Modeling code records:

=-=-=

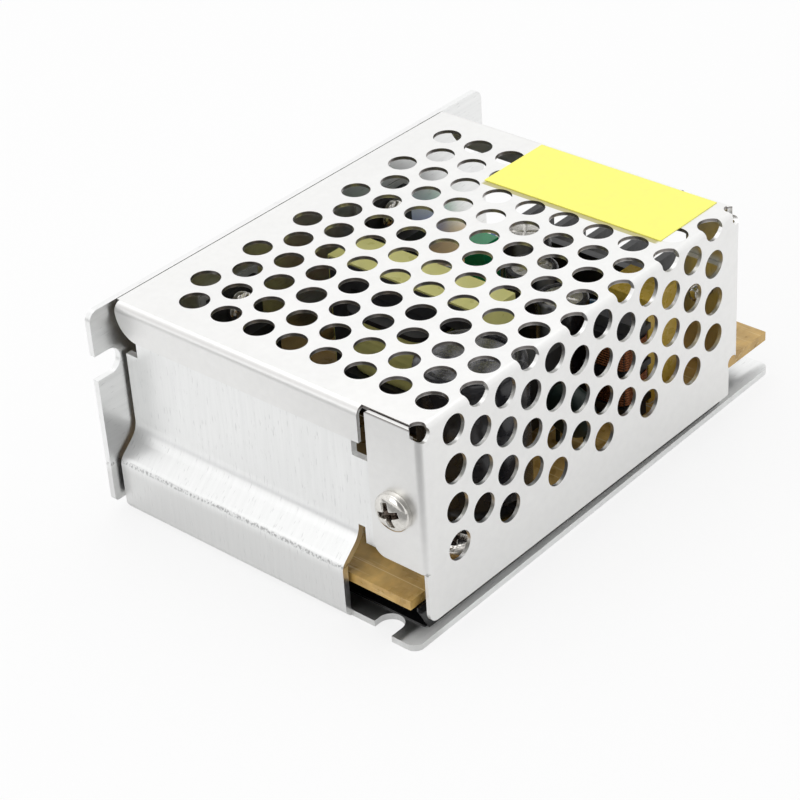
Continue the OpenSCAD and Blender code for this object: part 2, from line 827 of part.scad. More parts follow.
module led() {
    color([0.2, 0.75, 0.3]) in_case() translate([led_at[0], led_at[1], board_z]) {
        for (s = [-1, 1]) translate([0, s * led_r / 2, 0])
            cylinder(r = led_lead_r, h = led_lift + led_lead_r);
        translate([0, 0, led_lift]) cylinder(r = led_r + led_flange, h = 1);
        translate([0, 0, led_lift]) cylinder(r = led_r, h = led_h);
        translate([0, 0, led_lift + led_h]) intersection() {
            sphere(r = led_r);
            cylinder(r = led_r, h = led_r);
        }
    }
}

// ---------------------------------------------------------------- transformer

// Two E cores face to face, seen across the case, with the windows for the winding
module transformer_core() {
    half = core_len / 2;
    window = half - leg_w / 2 - leg_w / 2;
    color([0.16, 0.16, 0.17]) on_board(core_at) translate([-core_t / 2, 0, 0])
        along_u(0, core_t) difference() {
            translate([-half, core_lift]) square([core_len, core_top - core_lift]);
            for (s = [-1, 1])
                translate([s * leg_w / 2 - (s < 0 ? window : 0), core_lift + core_back])
                    square([window, core_top - core_lift - 2 * core_back]);
        }
}

// Yellow tape wound round the outside of the core
module transformer_tape() {
    half = core_len / 2 + part_gap;
    z0 = core_lift - part_gap;
    z1 = core_top + part_gap;
    color([0.9, 0.85, 0.35]) on_board(core_at) translate([-core_t / 2, 0, 0])
        along_u(tape_in, core_t - tape_in) difference() {
            translate([-half - tape_t, z0 - tape_t])
                square([2 * (half + tape_t), z1 - z0 + 2 * tape_t]);
            translate([-half, z0]) square([2 * half, z1 - z0]);
        }
}

// Footprint of the winding round the core's middle leg, grown by a margin
module winding_2d(grow) {
    w = core_t + 2 * winding_bulge + 2 * grow;
    l = winding_len + 2 * grow;
    r = winding_r;
    translate([-w / 2 + r, -l / 2]) square([w - 2 * r, l]);
    translate([-w / 2, -l / 2 + r]) square([w, l - 2 * r]);
    for (x = [-1, 1], y = [-1, 1]) translate([x * (w / 2 - r), y * (l / 2 - r)]) circle(r);
}

module core_leg_2d(grow) {
    w = core_t + 2 * grow;
    l = leg_w + 2 * grow;
    translate([-w / 2, -l / 2]) square([w, l]);
}

module transformer_winding() {
    z0 = core_lift + core_back + 2 * part_gap + bobbin_t + part_gap;
    z1 = core_top - core_back - 2 * part_gap - bobbin_t - part_gap;
    color([0.1, 0.1, 0.11]) on_board(core_at) translate([0, 0, z0])
        linear_extrude(z1 - z0) difference() {
            winding_2d(-winding_in);
            core_leg_2d(bobbin_t);
        }
}

// Bobbin: a sleeve on the middle leg, two flanges and a pin base
module transformer_bobbin() {
    z0 = core_lift + core_back + 2 * part_gap;
    z1 = core_top - core_back - 2 * part_gap;
    sleeve = bobbin_t - part_gap;
    base_out = core_t / 2 + winding_bulge + former_in;
    base_in = core_t / 2 + winding_in;
    base_v = winding_len * 0.62;
    color([0.08, 0.08, 0.08]) on_board(core_at) {
        for (z = [z0, z1 - bobbin_t]) translate([0, 0, z]) linear_extrude(bobbin_t) difference() {
            winding_2d(0);
            core_leg_2d(2 * part_gap);
        }
        translate([0, 0, z0]) linear_extrude(z1 - z0) difference() {
            core_leg_2d(sleeve);
            core_leg_2d(2 * part_gap);
        }
        for (s = [0, 180]) rotate(s) {
            block([base_in, -base_v, winding_in], [base_out, base_v, z0 + bobbin_t]);
            for (k = [0:bobbin_pins - 1])
                translate([base_out - 1.2, (k - (bobbin_pins - 1) / 2) * bobbin_pitch, 0])
                    cylinder(r = lead_r, h = cut);
        }
    }
}

// ---------------------------------------------------------------- capacitors

module bulk_capacitor() {
    color([0.09, 0.09, 0.1]) on_board(bulk_at) can(bulk_d, bulk_h);
}

module output_capacitor(i) {
    color([0.09, 0.09, 0.1]) on_board(output_at[i]) can(output_d, output_h);
}

module auxiliary_capacitor() {
    color([0.09, 0.09, 0.1]) on_board(auxiliary_at) can(auxiliary_size[0], auxiliary_size[1]);
}

// Moulded box capacitor with a stand-off ridge under each end
module box_capacitor(size) {
    foot = 0.5;
    translate([-size[0] / 2, -size[1] / 2, 0]) {
        translate([0, 0, foot]) cube([size[0], size[1], size[2] - foot]);
        for (y = [0, size[1] - 2 * foot]) translate([0, y, 0])
            cube([size[0], 2 * foot, 2 * foot]);
    }
}

module x_capacitor() {
    color([0.86, 0.7, 0.2]) on_board(x_cap_at) box_capacitor(x_cap);
}

module film_capacitor() {
    color([0.05, 0.6, 0.3]) on_board(film_at) box_capacitor(film_size);
}

// Round coated disc standing on two leads, its faces along the case
module disc(size) {
    r = size[0];
    t = size[1];
    translate([-t / 2, 0, r + disc_lift]) rotate([0, 90, 0]) rotate_extrude() {
        square([r - t / 2, t]);
        translate([r - t / 2, t / 2]) circle(t / 2);
    }
    for (y = [-disc_leads, disc_leads]) translate([0, y, 0]) cylinder(r = lead_r, h = r + 1);
}

module y_capacitor() {
    color([0.1, 0.35, 0.6]) on_board(y_cap_at) disc(y_cap_size);
}

module thermistor() {
    color([0.06, 0.16, 0.1]) on_board(thermistor_at) disc(thermistor_size);
}

// ---------------------------------------------------------------- chokes

// Line filter: a closed core standing on its winding's flanged former
module line_filter_core() {
    s = filter_size;
    color([0.14, 0.14, 0.15]) on_board(filter_at) translate([0, -s[1] / 2, 0]) {
        for (z = [0, s[2] - filter_arm]) translate([-filter_arm, 0, z])
            cube([2 * filter_arm, s[1], filter_arm]);
        translate([-filter_arm, s[1] / 2 - filter_leg / 2, 0])
            cube([2 * filter_arm, filter_leg, s[2]]);
    }
}

module line_filter_winding() {
    s = filter_size;
    h = s[2] - 2 * filter_arm - 2 * part_gap;
    well = [2 * (filter_arm + part_gap), filter_leg + 2 * part_gap, h + 2 * cut];
    color([0.09, 0.09, 0.1]) on_board(filter_at) translate([0, 0, filter_arm + part_gap])
        difference() {
            union() {
                for (z = [0, (h - flange_t) / 2, h - flange_t])
                    translate([-s[0] / 2, -s[1] / 2, z]) cube([s[0], s[1], flange_t]);
                translate([-s[0] / 2 + former_in, -s[1] / 2 + former_in, 0])
                    cube([s[0] - 2 * former_in, s[1] - 2 * former_in, h]);
            }
            translate([-well[0] / 2, -well[1] / 2, -cut]) cube(well);
        }
}

// Powder ring core lying on its winding, and the turns round it
module output_choke_core() {
    color([0.2, 0.5, 0.35]) on_board(choke_at)
        translate([0, 0, 2 * wire_r + 2 * part_gap]) difference() {
            cylinder(r = choke_r + choke_tube, h = 2 * choke_tube);
            translate([0, 0, -cut]) cylinder(r = choke_r - choke_tube, h = 2 * (choke_tube + cut));
        }
}

module output_choke_winding() {
    reach = choke_tube + part_gap;
    turn_pitch = 330 / choke_turns;
    color([0.72, 0.4, 0.18]) on_board(choke_at)
        translate([0, 0, 2 * wire_r + 2 * part_gap + choke_tube])
            for (k = [0:choke_turns - 1]) rotate((k + 0.5) * turn_pitch)
                translate([choke_r, 0, 0]) rotate([90, 0, 0])
                    linear_extrude(2 * wire_r, center = true) difference() {
                        square(2 * (reach + 2 * wire_r), center = true);
                        square(2 * reach, center = true);
                    }
}

// ---------------------------------------------------------------- semiconductors

module bridge_rectifier() {
    s = bridge_size;
    color([0.07, 0.07, 0.08]) on_board(bridge_at) {
        translate([-s[0] / 2, -s[1] / 2, disc_lift]) difference() {
            cube(s);
            translate([-cut, -cut, s[2]]) rotate([0, 45, 0])
                cube([bridge_notch, s[1] + 2 * cut, bridge_notch]);
        }
        for (k = [-1.5:1:1.5]) translate([k * bridge_pitch, 0, 0])
            cylinder(r = lead_r, h = disc_lift + lead_r);
    }
}

// Flat power package bolted to the side plate: metal tab, moulded body and three leads
module power_package(u) {
    face = plate_v - pad_t - part_gap;
    lead_v = face - package_t / 2;
    in_case() difference() {
        union() {
            block([u - package_w / 2, face - package_tab_t, package_z],
                  [u + package_w / 2, face, package_z + package_tab_h]);
            block([u - package_w / 2, face - package_t, package_z],
                  [u + package_w / 2, face - package_tab_t / 2, package_z + package_body_h]);
            for (k = [-1:1]) translate([u + package_pitch * k, lead_v, board_z])
                block([-package_lead[0] / 2, -package_lead[1] / 2, 0],
                      [package_lead[0] / 2, package_lead[1] / 2, package_z - board_z + cut]);
        }
        translate([u, face + cut, package_screw_z]) rotate([90, 0, 0])
            cylinder(r = thread_r + hole_gap, h = package_t);
    }
}

module switching_transistor() {
    color([0.1, 0.1, 0.11]) power_package(switch_u);
}

module output_rectifier() {
    color([0.1, 0.1, 0.11]) power_package(rectifier_u);
}

module thermal_pads() {
    color([0.75, 0.76, 0.74]) in_case() for (u = [switch_u, rectifier_u]) difference() {
        block([u - package_w / 2 - pad_rim, plate_v - pad_t, package_z - pad_rim],
              [u + package_w / 2 + pad_rim, plate_v, package_z + package_tab_h + pad_rim]);
        translate([u, case_w, package_screw_z]) rotate([90, 0, 0])
            cylinder(r = thread_r + hole_gap, h = package_t);
    }
}

module transistor_screws() {
    face = plate_v - pad_t - part_gap - package_tab_t;
    color([0.8, 0.8, 0.8]) in_case() for (u = [switch_u, rectifier_u])
        translate([u, face, package_screw_z]) rotate([90, 0, 0])
            pan_screw(package_head_r, head_h, thread_r, case_w - face - 2 * part_gap);
}

// Moulded chip with a row of bent legs along each long side
module chip(size, legs) {
    leg = [0.6, 0.5, 2];
    translate([-size[0] / 2, -size[1] / 2, 0]) {
        translate([0, 0, leg[1]]) cube(size);
        for (k = [0:legs - 1], side = [0, 1])
            translate([size[0] / 2 + (k - (legs - 1) / 2) * chip_pitch - leg[0] / 2,
                       side * (size[1] + 0.1) - 0.3, 0]) cube(leg);
    }
}

module optocoupler() {
    color([0.06, 0.06, 0.065]) on_board(opto_at) chip(opto_size, 2);
}

module controller_ic() {
    color([0.06, 0.06, 0.065]) on_board(ic_at) chip(ic_size, 4);
}

// ---------------------------------------------------------------- small parts

// Body lying flat along v with a lead turned down to the board at each end
module axial(size) {
    r = size[0];
    z = axial_lift + r;
    span = size[1] / 2 + axial_span;
    translate([0, size[1] / 2, z]) rotate([90, 0, 0]) cylinder(r = r, h = size[1]);
    translate([0, span, z]) rotate([90, 0, 0]) cylinder(r = lead_r, h = 2 * span);
    for (s = [-1, 1]) translate([0, s * (span - lead_r), 0]) cylinder(r = lead_r, h = z);
}

module fuse() {
    color([0.75, 0.77, 0.75]) on_board(fuse_at) axial(fuse_size);
}

module snubber_resistor() {
    color([0.45, 0.5, 0.55]) on_board(resistor_at) axial(resistor_size);
}

module diodes() {
    color([0.08, 0.08, 0.09]) for (at = diode_at) on_board(at) axial(diode_size);
}

// ---------------------------------------------------------------- nodes

chassis();
cover();
cover_screws();
label();
circuit_board();
insulating_sheet();
board_standoffs();
board_screws();
terminal_block();
terminal_plates();
for (i = [0:4]) {
    terminal_clamp(i);
    terminal_screw(i);
}
trimmer_body();
trimmer_rotor();
led();
transformer_core();
transformer_tape();
transformer_winding();
transformer_bobbin();
bulk_capacitor();
for (i = [0:2]) output_capacitor(i);
auxiliary_capacitor();
x_capacitor();
y_capacitor();
film_capacitor();
line_filter_core();
line_filter_winding();
output_choke_core();
output_choke_winding();
bridge_rectifier();
switching_transistor();
output_rectifier();
thermal_pads();
transistor_screws();
fuse();
thermistor();
optocoupler();
controller_ic();
snubber_resistor();
diodes();
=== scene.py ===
# %% [markdown]
# # Dressing a mesh case switching power supply
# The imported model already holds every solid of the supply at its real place: the folded
# chassis, the perforated cover, the board and what stands on it. This lesson gives each of
# them its finish, and swaps a few plain solids for finer surfaces that are worked out with
# numpy: screws with their cross recess and thread, capacitors with sleeve and vent, wound
# wire, and the solder and print on the board. All lengths are metres, in the model's frame.

import bmesh
import bpy
import numpy as np
from mathutils import Matrix, Vector


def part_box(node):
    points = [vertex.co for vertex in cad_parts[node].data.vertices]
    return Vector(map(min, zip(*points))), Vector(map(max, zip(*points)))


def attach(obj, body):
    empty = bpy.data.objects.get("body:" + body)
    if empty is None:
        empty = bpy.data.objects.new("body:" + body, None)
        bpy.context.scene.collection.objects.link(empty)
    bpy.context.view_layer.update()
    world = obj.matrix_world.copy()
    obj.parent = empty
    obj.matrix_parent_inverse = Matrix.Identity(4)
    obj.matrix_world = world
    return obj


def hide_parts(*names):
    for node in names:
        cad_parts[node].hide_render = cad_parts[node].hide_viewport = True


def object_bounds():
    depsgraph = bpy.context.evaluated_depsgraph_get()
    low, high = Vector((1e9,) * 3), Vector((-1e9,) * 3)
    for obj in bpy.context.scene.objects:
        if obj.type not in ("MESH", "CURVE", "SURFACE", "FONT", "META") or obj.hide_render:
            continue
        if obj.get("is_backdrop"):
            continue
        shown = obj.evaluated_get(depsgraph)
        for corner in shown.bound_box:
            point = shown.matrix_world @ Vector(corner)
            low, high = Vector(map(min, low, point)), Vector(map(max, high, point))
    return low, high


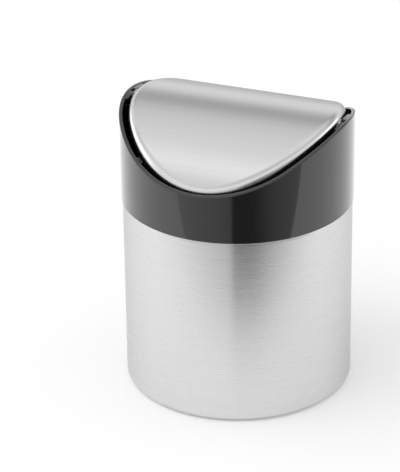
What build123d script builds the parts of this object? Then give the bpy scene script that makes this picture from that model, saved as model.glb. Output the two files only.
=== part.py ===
from build123d import *
import math
import os

# A countertop trash can: a brushed steel drum, a black collar that lifts off it, and an
# arched steel lid that swings on two pins in the collar. The pins lie along X, the lid
# swings towards the front (-Y) and the back, and the origin is the middle of the face
# that the can stands on. Lengths are millimetres, angles degrees.

# --- Driving dimensions -------------------------------------------------------------

BODY_R = 60.0            # outside of the steel drum
SHEET = 0.6              # drum, base and lid sheet
DRUM_TOP = 107.0         # top of the drum's hemmed edge
DRUM_CLEARANCE = 0.5     # steel edge above the table: the can stands on its base ring

COLLAR_R = 60.8          # outside of the collar, a little proud of the drum
COLLAR_WALL = 2.0
COLLAR_BOTTOM = 103.7    # lower edge of the collar's lip, over the drum
RIM_PEAK = 153.6         # the rim's two high points, over the pins
RIM_CROWN_R = 75.0       # the rim's line rounds over the peaks...
RIM_SLOPE = 33.7         # ...and then falls straight to the front and the back

LID_R = 55.8             # outside of the lid, seen from above
LID_PEAK = 155.9         # top of the lid's arch, and of the can
LID_CROWN_R = 74.0       # the arch...
LID_SLOPE = 50.0         # ...which is this steep just past the lid's front and back
LID_EDGE_R = 3.5         # the turned-down edge
SKIRT_TUCK = 3.5         # how far the lid's skirt reaches below the rim

PIVOT_Z = 150.0          # the swing axis, along X
PIN_R = 1.5              # the pins' shank, pressed into the lid's carrier
JOURNAL_R = 2.0          # the pins' running end
RUNNING_FIT = 0.05       # radial clearance of the journals in the collar
STOP_ANGLE = 80.0        # the lid's swing each way
STOP_GAP = 0.08          # left between peg and shoulder there

# --- Worked out from them -----------------------------------------------------------

REACH = 70.0             # half width of the roof-shaped cutting bodies, past the rim
FAR_BELOW = 90.0         # their lower end
PLUG_START = 91.0        # where a lid-shaped plug starts, inside those bodies
PLUG_HEIGHT = 75.0       # to well above the lid
ON_WALL = 0.01           # how near an edge's points are to the wall that it lies on


def roof_section(peak, crown_r, slope):
    """The outline under a roof: a crown of crown_r between two straight falls."""
    fall = math.radians(slope)
    bend_y = crown_r * math.sin(fall)
    bend_z = peak - crown_r * (1 - math.cos(fall))
    eave_z = bend_z - math.tan(fall) * (REACH - bend_y)
    with BuildSketch(Plane.YZ) as section:
        with BuildLine():
            ThreePointArc((-bend_y, bend_z), (0, peak), (bend_y, bend_z))
            Polyline(
                (bend_y, bend_z),
                (REACH, eave_z),
                (REACH, FAR_BELOW),
                (-REACH, FAR_BELOW),
                (-REACH, eave_z),
                (-bend_y, bend_z),
            )
        make_face()
    return section.sketch


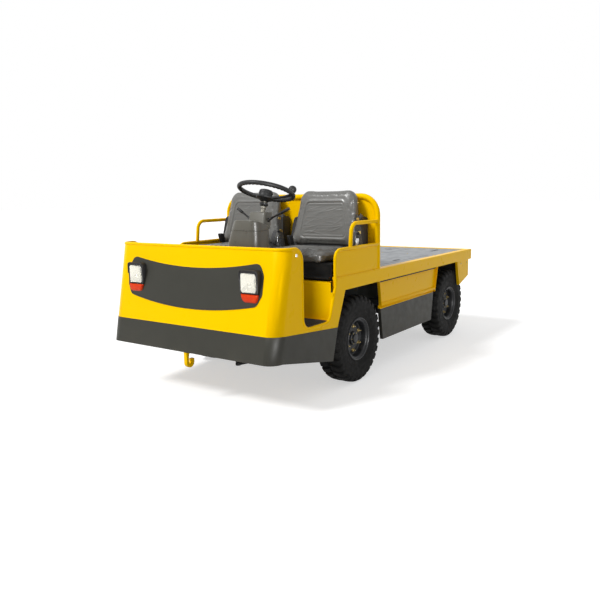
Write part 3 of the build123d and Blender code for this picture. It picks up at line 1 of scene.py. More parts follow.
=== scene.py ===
"""Looks of the electric platform truck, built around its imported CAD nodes.

Everything is in metres in the frame of the CAD: +Z up, the nose towards -Y, the driver's side towards +X.
"""

import itertools
import json
import math

import bmesh
import bpy
import numpy as np
from mathutils import Matrix, Vector


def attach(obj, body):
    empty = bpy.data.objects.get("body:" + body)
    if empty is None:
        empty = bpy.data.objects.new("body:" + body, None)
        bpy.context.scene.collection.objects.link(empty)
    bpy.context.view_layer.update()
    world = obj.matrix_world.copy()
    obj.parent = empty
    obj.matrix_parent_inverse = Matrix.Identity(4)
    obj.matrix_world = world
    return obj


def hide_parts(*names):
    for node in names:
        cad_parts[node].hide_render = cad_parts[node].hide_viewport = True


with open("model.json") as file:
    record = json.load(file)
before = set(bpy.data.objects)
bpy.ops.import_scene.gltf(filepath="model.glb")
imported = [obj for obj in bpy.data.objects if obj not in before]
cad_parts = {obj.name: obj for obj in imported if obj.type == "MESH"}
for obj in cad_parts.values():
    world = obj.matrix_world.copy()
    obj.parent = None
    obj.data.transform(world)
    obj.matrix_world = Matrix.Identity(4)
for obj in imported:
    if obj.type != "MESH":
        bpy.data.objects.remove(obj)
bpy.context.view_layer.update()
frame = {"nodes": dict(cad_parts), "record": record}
NODES = frame["nodes"]
MM = 0.001

# Places and sizes shared with the part's solids
TYRE_R = 0.295
FRONT_AXLE_Y = -0.541
REAR_AXLE_Y = 1.079
WHEELS = {
    "front_left": (0.611, FRONT_AXLE_Y, 1),
    "front_right": (-0.611, FRONT_AXLE_Y, -1),
    "rear_left": (0.580, REAR_AXLE_Y, 1),
    "rear_right": (-0.580, REAR_AXLE_Y, -1),
}
SEAT_X = 0.332
SEAT_TOP = 0.8223
DECK_LOW, DECK_TOP = 0.731, 0.736
RING_CENTRE = np.array([0.300, -1.015, 1.282])
RING_R = 0.170
GRIP_R = 0.0145
COLUMN_TILT = math.radians(19.0)


# Mesh tools
def surface(points, close_u=False, close_v=False, cap_first=False, cap_last=False):
    """Vertices and faces of a grid of points: quads between neighbouring grid lines, wrapped round
    where a way is closed, and a fan of triangles from a row's middle point where it is capped."""
    rows, columns = points.shape[:2]
    u = np.arange(rows if close_u else rows - 1)
    v = np.arange(columns if close_v else columns - 1)
    u, v = np.meshgrid(u, v, indexing="ij")
    nu, nv = (u + 1) % rows, (v + 1) % columns
    quads = np.stack([u * columns + v, nu * columns + v, nu * columns + nv, u * columns + nv], -1)
    verts = points.reshape(-1, 3)
    faces = quads.reshape(-1, 4).tolist()
    for wanted, row in ((cap_first, 0), (cap_last, rows - 1)):
        if wanted:
            ring = row * columns + np.arange(columns)
            middle = np.full(columns, len(verts))
            verts = np.vstack([verts, points[row].mean(axis=0)])
            faces += np.stack([ring, np.roll(ring, -1), middle], -1).tolist()
    return verts, faces


def closed_up(loops):
    """A closed form through a stack of loops, with a fan over the first and over the last."""
    return surface(np.array(loops), close_v=True, cap_first=True, cap_last=True)


def joined(shapes):
    """One list of vertices and faces out of several."""
    verts, faces, start = [], [], 0
    for points, quads in shapes:
        verts.append(points)
        faces += [[i + start for i in face] for face in quads]
        start += len(points)
    return np.vstack(verts), faces


def placed(shape, origin, x_axis=(1, 0, 0), y_axis=(0, 1, 0), z_axis=(0, 0, 1)):
    """A shape moved to an origin and turned onto three axes."""
    axes = np.array([x_axis, y_axis, z_axis], float)
    return shape[0] @ axes + np.array(origin, float), shape[1]


def flipped(shape):
    """A shape's mirror image across the middle plane."""
    return shape[0] * np.array([-1.0, 1.0, 1.0]), shape[1]


def mirrored(shape):
    """A shape and its mirror image."""
    return joined([shape, flipped(shape)])


def linked(name, data):
    """A new object in the scene."""
    made = bpy.data.objects.new(name, data)
    bpy.context.scene.collection.objects.link(made)
    return made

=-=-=

(WHAT YOU SHOULD DO): Quote the data above from the line containing "bridge_rectifier();" to the line containing "# wire, and", inclusive, and stop.

(WORKED SOLUTION):
bridge_rectifier();
switching_transistor();
output_rectifier();
thermal_pads();
transistor_screws();
fuse();
thermistor();
optocoupler();
controller_ic();
snubber_resistor();
diodes();
=== scene.py ===
# %% [markdown]
# # Dressing a mesh case switching power supply
# The imported model already holds every solid of the supply at its real place: the folded
# chassis, the perforated cover, the board and what stands on it. This lesson gives each of
# them its finish, and swaps a few plain solids for finer surfaces that are worked out with
# numpy: screws with their cross recess and thread, capacitors with sleeve and vent, wound
# wire, and the solder and print on the board. All lengths are metres, in the model's frame.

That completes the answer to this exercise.